Two complaints relating to her professional conduct in October 2023 prompted the the Health Professions Council of South Africa (HPCSA) to initiate action against Toni Raphael. The first was by a client alleging she had prepared a report for court proceedings related to the well-being of their child – in which she “claimed that she had interviewed people, including experts, when in fact she had not done so” – and the second complaint from one of the people whom the applicant “claimed to have consulted when she had not done so”.
The report allegedly misled the High Court, according to the HPCSA’s professional conduct committee (PCC), which then summoned the psychologist to an inquiry, accusing her of “unprofessional conduct of fraud”.
TimesLIVE reports that Raphael brought a discharge application after two witnesses had testified, but the committee dismissed her appeal in December.
She later requested the postponement of the inquiry pending the outcome of the review application that she intended to launch, igniting a series of legal processes.
The psychologist turned to the Western Cape High Court (High Court), seeking an urgent interdict to halt the inquiry, pending the outcome of a second application to review the PCC's refusal to grant her a discharge.
The PCC “refused the application for discharge because of its view that there is a prima facie case”.
Raphael argued the discharge refusal had violated her right to a fair administrative process and that the PCC failed to consider evidence and “took irrelevant considerations into account”.

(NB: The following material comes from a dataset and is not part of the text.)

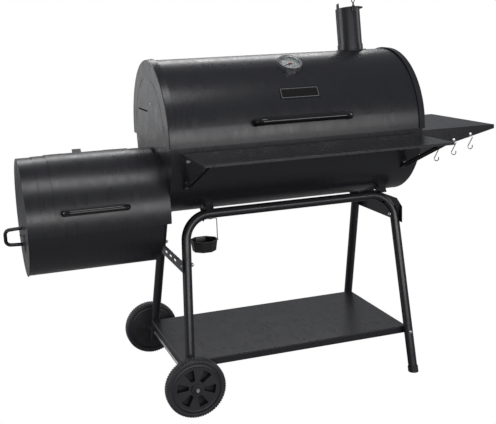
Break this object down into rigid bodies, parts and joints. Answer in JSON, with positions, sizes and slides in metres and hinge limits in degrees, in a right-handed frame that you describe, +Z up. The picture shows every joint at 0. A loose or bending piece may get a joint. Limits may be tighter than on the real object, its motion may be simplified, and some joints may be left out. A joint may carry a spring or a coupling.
{
  "type": "offset smoker grill",
  "caption": "Barrel charcoal smoker with an offset firebox, hinged lid, chimney, front shelf, side table, lower shelf and a wheeled tube stand.",
  "frame": {"origin": "on the floor under the middle of the bounding box", "axes": "+X along the barrel from the firebox to the side table, -Y towards the cook, +Z up"},
  "size_m": [1.749, 0.859, 1.3318],
  "materials": {
    "powder": "semi-gloss black heat-proof powder coat",
    "gloss_black": "glossy black baked enamel",
    "plastic": "moulded black plastic, fine ribbed tread",
    "rubber": "black rubber",
    "zinc": "zinc-plated steel",
    "chrome": "bright chrome plate",
    "iron": "black enamelled grate",
    "pan_steel": "heat-dulled black sheet",
    "cup_steel": "black painted thin metal",
    "brass": "plain brass",
    "badge": "bare black plate with a bright edge",
    "dial": "silver-grey enamel dial",
    "needle_red": "red paint",
    "glass": "clear glass"
  },
  "bodies": {
    "stand": {"frame_leg_left_front": "powder", "frame_leg_left_rear": "powder", "frame_leg_right_front": "powder", "frame_leg_right_rear": "powder", "foot_caps": "rubber", "barrel_saddles": "powder", "m6_bolts": "zinc", "m4_bolts": "zinc", "cross_brace_left": "powder", "cross_panel_right": "powder", "lower_shelf": "powder", "axle": "zinc", "axle_hardware": "zinc", "barrel_trough": "powder", "barrel_end_left": "powder", "barrel_end_right": "powder", "grease_spout": "powder", "inner_supports": "powder", "cooking_grates": "iron", "charcoal_pan": "pan_steel", "front_shelf": "powder", "shelf_brackets": "powder", "side_table": "powder", "firebox_shell": "powder", "firebox_cap_left": "powder", "firebox_end_right": "powder", "door_stop": "powder", "hinge_leaves": "powder", "hinge_pins": "zinc"},
    "lid": {"lid_sheet": "powder", "lid_cap_left": "powder", "lid_cap_right": "powder", "lid_handle": "gloss_black", "lid_screws": "zinc", "lid_badge": "badge", "lid_hinge_tongues": "powder", "gauge_case": "chrome", "gauge_dial": "dial", "gauge_glass": "glass", "gauge_stem": "brass", "chimney": "powder", "chimney_collar": "powder"},
    "needle": {"gauge_needle": "needle_red"},
    "damper": {"damper_plate": "powder"},
    "rack": {"warming_rack": "chrome"},
    "links": {"rack_links": "zinc"},
    "door": {"firebox_door": "powder", "door_handle": "gloss_black"},
    "drawer": {"ash_drawer": "powder", "drawer_front": "powder", "drawer_handle": "gloss_black", "fire_grate": "iron"},
    "shutter": {"vent_shutter": "powder"},
    "front_wheel": {"wheel_front": "plastic"},
    "rear_wheel": {"wheel_rear": "plastic"},
    "s_hook_1": {"hook_1": "chrome"},
    "s_hook_2": {"hook_2": "chrome"},
    "s_hook_3": {"hook_3": "chrome"},
    "cup": {"grease_cup": "cup_steel", "cup_bail": "chrome"}
  },
  "joints": [
    {"name": "lid_hinge", "type": "hinge", "parent": "stand", "child": "lid", "pos_m": [0.0935, 0.3515, 0.86], "axis": [-1, 0, 0], "range_deg": [0, 95]},
    {"name": "rack_level", "type": "hinge", "parent": "lid", "child": "rack", "pos_m": [0.0935, 0.0405, 1.01], "axis": [-1, 0, 0], "range_deg": [-95, 0]},
    {"name": "link_swing", "type": "hinge", "parent": "stand", "child": "links", "pos_m": [0.0935, 0.3115, 0.86], "axis": [-1, 0, 0], "range_deg": [0, 95]},
    {"name": "damper_swivel", "type": "hinge", "parent": "lid", "child": "damper", "pos_m": [0.4135, 0.09108, 1.3039], "axis": [0, 0.1461, 0.9893], "range_deg": [-80, 11]},
    {"name": "needle_turn", "type": "hinge", "parent": "lid", "child": "needle", "pos_m": [0.0995, -0.05799, 1.12049], "axis": [0, -0.515, 0.8572], "range_deg": [-230, 0], "stiffness_Nm_per_rad": 0.01},
    {"name": "firebox_door_hinge", "type": "hinge", "parent": "stand", "child": "door", "pos_m": [-0.5845, 0.16593, 0.84633], "axis": [-1, 0, 0], "range_deg": [0, 155]},
    {"name": "ash_drawer_slide", "type": "slide", "parent": "stand", "child": "drawer", "axis": [-1, 0, 0], "range_m": [0, 0.38]},
    {"name": "vent_shutter_turn", "type": "hinge", "parent": "drawer", "child": "shutter", "pos_m": [-0.8145, 0.0355, 0.585], "axis": [1, 0, 0], "range_deg": [0, 45]},
    {"name": "front_wheel_spin", "type": "hinge", "parent": "stand", "child": "front_wheel", "pos_m": [-0.33521, -0.2365, 0.1016], "axis": [0, 1, 0], "continuous": true},
    {"name": "rear_wheel_spin", "type": "hinge", "parent": "stand", "child": "rear_wheel", "pos_m": [-0.33521, 0.3975, 0.1016], "axis": [0, 1, 0], "continuous": true},
    {"name": "cup_swing", "type": "hinge", "parent": "stand", "child": "cup", "pos_m": [-0.1915, 0.0805, 0.5839], "axis": [0, 1, 0], "range_deg": [-15, 15]},
    {"name": "hook_1_swing", "type": "hinge", "parent": "stand", "child": "s_hook_1", "pos_m": [0.6345, -0.1187, 0.80332], "axis": [0, 1, 0], "range_deg": [-25, 25]},
    {"name": "hook_2_swing", "type": "hinge", "parent": "stand", "child": "s_hook_2", "pos_m": [0.7055, -0.1187, 0.81947], "axis": [0, 1, 0], "range_deg": [-25, 25]},
    {"name": "hook_3_swing", "type": "hinge", "parent": "stand", "child": "s_hook_3", "pos_m": [0.7745, -0.1187, 0.83516], "axis": [0, 1, 0], "range_deg": [-25, 25]}
  ],
  "couplings": [
    {"joint": "rack_level", "follows": "lid_hinge", "ratio": -1},
    {"joint": "link_swing", "follows": "lid_hinge", "ratio": 1}
  ]
}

However, the HPCSA opposed the application, saying her “prospects of success in the review application”, were “poor because the court intervention in unconcluded proceedings is not permissible in the absence of exceptional circumstances”.
It added that she had “not pleaded any exceptional circumstances”.
“This is because a misdirection as to the applicable test, the failure to consider evidence as well as taking irrelevant factors into account are all ordinary grounds of review that do not amount to exceptional circumstances,” reads the judgment, handed down in May.
Judge Lister Nuku said Raphael’s “prospects of success in the review are poor but that is not the only consideration”.
“When dealing with irreparable harm and the balance of convenience, (Raphael) proceeds from the same mistaken premise as she does in respect of her prima facie right,” the judgment reads.
“This …starts with her argument that there is no evidence upon which she may be found guilty unless she gives self-incriminating evidence. This, however, is her opinion and not that of the PCC. The PCC, as stated already refused the application for a discharge on the basis there is a prima facie case.
“I am not satisfied that (she) has satisfied the requirements for an interim interdict. The result is that the applications must be dismissed with costs.”